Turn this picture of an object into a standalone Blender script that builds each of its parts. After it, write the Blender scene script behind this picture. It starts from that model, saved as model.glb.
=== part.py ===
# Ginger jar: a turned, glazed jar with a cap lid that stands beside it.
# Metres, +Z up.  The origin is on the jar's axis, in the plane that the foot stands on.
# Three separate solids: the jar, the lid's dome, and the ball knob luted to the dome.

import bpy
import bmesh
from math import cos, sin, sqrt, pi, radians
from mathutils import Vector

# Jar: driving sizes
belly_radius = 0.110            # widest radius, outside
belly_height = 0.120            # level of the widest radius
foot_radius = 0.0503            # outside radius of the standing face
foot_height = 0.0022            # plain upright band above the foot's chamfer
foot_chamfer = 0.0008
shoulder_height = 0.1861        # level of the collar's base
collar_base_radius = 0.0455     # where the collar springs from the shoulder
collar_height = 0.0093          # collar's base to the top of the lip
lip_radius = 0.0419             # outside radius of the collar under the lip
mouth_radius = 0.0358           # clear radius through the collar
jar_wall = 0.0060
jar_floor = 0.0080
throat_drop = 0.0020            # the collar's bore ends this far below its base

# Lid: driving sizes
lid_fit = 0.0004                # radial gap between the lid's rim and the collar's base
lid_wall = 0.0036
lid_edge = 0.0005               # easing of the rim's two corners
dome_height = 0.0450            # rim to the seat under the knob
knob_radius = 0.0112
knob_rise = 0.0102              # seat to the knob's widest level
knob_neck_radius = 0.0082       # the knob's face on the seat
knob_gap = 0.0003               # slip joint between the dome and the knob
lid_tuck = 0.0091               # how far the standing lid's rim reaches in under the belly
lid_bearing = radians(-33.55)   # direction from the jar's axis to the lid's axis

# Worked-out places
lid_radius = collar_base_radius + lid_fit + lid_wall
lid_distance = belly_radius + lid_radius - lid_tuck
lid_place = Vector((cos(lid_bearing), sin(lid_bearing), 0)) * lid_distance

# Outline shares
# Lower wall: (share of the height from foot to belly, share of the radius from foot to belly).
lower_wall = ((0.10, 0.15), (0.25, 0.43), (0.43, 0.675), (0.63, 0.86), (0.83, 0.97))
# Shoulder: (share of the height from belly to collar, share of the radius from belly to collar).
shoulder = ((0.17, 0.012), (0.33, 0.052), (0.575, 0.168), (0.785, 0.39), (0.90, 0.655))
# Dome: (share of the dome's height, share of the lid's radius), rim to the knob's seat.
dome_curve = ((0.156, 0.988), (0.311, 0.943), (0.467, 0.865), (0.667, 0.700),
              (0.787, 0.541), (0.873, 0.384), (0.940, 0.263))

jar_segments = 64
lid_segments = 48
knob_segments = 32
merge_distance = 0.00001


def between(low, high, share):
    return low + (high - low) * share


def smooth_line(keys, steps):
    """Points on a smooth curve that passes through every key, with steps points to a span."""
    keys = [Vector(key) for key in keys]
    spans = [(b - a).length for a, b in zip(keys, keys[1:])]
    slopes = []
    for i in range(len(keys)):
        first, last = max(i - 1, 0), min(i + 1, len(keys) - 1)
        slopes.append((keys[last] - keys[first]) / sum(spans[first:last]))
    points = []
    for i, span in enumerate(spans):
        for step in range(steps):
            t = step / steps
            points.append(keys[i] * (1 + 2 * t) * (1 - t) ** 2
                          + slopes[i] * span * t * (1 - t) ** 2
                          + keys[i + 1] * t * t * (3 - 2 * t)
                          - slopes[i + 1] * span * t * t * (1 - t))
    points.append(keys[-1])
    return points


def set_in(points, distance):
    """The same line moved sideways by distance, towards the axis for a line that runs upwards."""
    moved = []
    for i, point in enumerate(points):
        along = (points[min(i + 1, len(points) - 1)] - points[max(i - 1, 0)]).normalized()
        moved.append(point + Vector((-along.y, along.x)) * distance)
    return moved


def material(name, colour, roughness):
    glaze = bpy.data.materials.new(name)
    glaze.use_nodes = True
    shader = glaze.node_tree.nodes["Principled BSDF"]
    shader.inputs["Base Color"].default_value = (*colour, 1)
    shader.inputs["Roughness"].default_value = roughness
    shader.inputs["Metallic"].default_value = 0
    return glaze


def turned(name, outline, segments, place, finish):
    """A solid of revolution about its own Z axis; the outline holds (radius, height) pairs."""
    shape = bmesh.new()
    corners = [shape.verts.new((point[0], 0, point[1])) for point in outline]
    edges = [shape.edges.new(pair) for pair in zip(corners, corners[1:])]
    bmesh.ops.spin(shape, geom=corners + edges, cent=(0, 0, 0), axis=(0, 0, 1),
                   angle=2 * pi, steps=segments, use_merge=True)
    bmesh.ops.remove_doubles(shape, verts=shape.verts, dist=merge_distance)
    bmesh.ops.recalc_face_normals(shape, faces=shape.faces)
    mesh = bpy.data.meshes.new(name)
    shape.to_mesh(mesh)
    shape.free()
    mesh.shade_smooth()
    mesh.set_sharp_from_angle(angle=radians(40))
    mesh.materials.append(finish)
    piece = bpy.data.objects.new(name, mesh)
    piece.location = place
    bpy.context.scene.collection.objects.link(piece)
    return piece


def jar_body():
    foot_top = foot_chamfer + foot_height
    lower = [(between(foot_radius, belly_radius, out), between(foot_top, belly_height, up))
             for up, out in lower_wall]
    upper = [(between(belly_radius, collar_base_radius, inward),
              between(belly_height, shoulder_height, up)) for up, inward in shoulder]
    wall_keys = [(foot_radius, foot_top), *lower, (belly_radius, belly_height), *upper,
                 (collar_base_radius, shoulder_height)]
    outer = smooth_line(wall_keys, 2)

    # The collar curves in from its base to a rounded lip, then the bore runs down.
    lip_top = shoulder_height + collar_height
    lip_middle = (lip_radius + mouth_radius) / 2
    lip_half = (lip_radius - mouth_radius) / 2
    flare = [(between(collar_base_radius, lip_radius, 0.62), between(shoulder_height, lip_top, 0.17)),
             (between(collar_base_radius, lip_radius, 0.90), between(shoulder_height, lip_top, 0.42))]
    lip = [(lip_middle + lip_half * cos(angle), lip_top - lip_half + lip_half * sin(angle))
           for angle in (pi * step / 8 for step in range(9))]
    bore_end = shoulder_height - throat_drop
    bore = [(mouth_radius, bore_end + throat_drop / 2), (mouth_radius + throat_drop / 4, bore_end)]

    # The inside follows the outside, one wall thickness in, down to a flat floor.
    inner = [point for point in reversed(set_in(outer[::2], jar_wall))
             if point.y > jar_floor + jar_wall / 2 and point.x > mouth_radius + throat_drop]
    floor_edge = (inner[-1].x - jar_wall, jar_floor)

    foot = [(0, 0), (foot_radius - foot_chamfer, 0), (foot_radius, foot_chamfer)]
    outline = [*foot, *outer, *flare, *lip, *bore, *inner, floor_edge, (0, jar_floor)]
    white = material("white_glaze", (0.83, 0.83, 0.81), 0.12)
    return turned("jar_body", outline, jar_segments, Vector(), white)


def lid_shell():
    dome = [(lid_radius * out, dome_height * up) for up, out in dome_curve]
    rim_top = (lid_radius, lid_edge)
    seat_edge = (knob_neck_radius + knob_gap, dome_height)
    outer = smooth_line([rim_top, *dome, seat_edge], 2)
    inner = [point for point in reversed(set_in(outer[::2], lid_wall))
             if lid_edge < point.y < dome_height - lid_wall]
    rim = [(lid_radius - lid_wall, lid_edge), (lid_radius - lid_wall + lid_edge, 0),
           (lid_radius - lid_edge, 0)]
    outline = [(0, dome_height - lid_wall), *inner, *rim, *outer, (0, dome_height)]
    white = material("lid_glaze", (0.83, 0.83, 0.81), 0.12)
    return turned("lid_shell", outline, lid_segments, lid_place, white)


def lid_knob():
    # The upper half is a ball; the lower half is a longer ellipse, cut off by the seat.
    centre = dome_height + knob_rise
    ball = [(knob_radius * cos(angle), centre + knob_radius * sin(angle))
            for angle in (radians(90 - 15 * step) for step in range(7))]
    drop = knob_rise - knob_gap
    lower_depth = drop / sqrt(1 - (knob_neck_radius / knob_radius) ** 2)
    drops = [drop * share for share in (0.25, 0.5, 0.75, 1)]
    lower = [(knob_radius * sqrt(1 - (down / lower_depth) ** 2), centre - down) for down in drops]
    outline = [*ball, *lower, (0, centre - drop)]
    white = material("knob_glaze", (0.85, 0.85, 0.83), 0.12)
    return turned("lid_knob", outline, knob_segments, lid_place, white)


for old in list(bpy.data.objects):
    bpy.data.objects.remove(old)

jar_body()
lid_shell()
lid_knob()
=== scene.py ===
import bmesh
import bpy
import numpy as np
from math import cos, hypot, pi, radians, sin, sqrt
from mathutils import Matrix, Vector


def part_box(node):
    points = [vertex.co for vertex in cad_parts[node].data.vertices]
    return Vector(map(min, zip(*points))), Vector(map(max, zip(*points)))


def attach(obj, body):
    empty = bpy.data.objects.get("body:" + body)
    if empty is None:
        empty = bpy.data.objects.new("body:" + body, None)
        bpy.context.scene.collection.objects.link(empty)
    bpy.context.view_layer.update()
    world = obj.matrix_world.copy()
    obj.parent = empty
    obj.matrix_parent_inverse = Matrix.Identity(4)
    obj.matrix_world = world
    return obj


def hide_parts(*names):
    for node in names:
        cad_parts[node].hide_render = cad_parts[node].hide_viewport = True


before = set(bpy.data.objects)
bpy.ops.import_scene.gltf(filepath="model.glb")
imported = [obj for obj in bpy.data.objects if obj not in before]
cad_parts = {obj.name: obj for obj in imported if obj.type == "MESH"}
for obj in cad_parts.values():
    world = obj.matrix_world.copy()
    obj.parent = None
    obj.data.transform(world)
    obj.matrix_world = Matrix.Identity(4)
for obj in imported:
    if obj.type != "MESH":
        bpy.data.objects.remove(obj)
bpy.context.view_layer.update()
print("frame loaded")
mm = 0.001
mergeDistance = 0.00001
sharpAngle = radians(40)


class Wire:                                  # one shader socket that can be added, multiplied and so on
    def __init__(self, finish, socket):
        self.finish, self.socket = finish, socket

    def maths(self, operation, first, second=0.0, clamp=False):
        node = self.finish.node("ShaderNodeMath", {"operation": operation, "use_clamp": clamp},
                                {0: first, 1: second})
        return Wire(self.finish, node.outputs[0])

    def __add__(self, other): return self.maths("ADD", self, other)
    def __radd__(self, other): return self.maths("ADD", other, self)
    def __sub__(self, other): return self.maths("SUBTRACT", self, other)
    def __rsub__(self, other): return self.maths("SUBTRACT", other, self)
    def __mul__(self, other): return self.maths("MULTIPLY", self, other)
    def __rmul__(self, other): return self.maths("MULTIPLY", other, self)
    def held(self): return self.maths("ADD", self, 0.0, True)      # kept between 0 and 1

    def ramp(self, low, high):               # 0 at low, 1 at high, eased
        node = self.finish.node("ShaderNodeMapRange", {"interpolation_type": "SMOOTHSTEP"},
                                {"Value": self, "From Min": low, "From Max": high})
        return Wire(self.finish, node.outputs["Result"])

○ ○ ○

> **What is expected**: The lines to quote run from the one containing "drop = knob_rise - knob_gap" to the one containing "sharpAngle = radians(40)". Quote them exactly, with both of those lines, and nothing else.

> **Correct output**:
    drop = knob_rise - knob_gap
    lower_depth = drop / sqrt(1 - (knob_neck_radius / knob_radius) ** 2)
    drops = [drop * share for share in (0.25, 0.5, 0.75, 1)]
    lower = [(knob_radius * sqrt(1 - (down / lower_depth) ** 2), centre - down) for down in drops]
    outline = [*ball, *lower, (0, centre - drop)]
    white = material("knob_glaze", (0.85, 0.85, 0.83), 0.12)
    return turned("lid_knob", outline, knob_segments, lid_place, white)


for old in list(bpy.data.objects):
    bpy.data.objects.remove(old)

jar_body()
lid_shell()
lid_knob()
=== scene.py ===
import bmesh
import bpy
import numpy as np
from math import cos, hypot, pi, radians, sin, sqrt
from mathutils import Matrix, Vector


def part_box(node):
    points = [vertex.co for vertex in cad_parts[node].data.vertices]
    return Vector(map(min, zip(*points))), Vector(map(max, zip(*points)))


def attach(obj, body):
    empty = bpy.data.objects.get("body:" + body)
    if empty is None:
        empty = bpy.data.objects.new("body:" + body, None)
        bpy.context.scene.collection.objects.link(empty)
    bpy.context.view_layer.update()
    world = obj.matrix_world.copy()
    obj.parent = empty
    obj.matrix_parent_inverse = Matrix.Identity(4)
    obj.matrix_world = world
    return obj


def hide_parts(*names):
    for node in names:
        cad_parts[node].hide_render = cad_parts[node].hide_viewport = True


before = set(bpy.data.objects)
bpy.ops.import_scene.gltf(filepath="model.glb")
imported = [obj for obj in bpy.data.objects if obj not in before]
cad_parts = {obj.name: obj for obj in imported if obj.type == "MESH"}
for obj in cad_parts.values():
    world = obj.matrix_world.copy()
    obj.parent = None
    obj.data.transform(world)
    obj.matrix_world = Matrix.Identity(4)
for obj in imported:
    if obj.type != "MESH":
        bpy.data.objects.remove(obj)
bpy.context.view_layer.update()
print("frame loaded")
mm = 0.001
mergeDistance = 0.00001
sharpAngle = radians(40)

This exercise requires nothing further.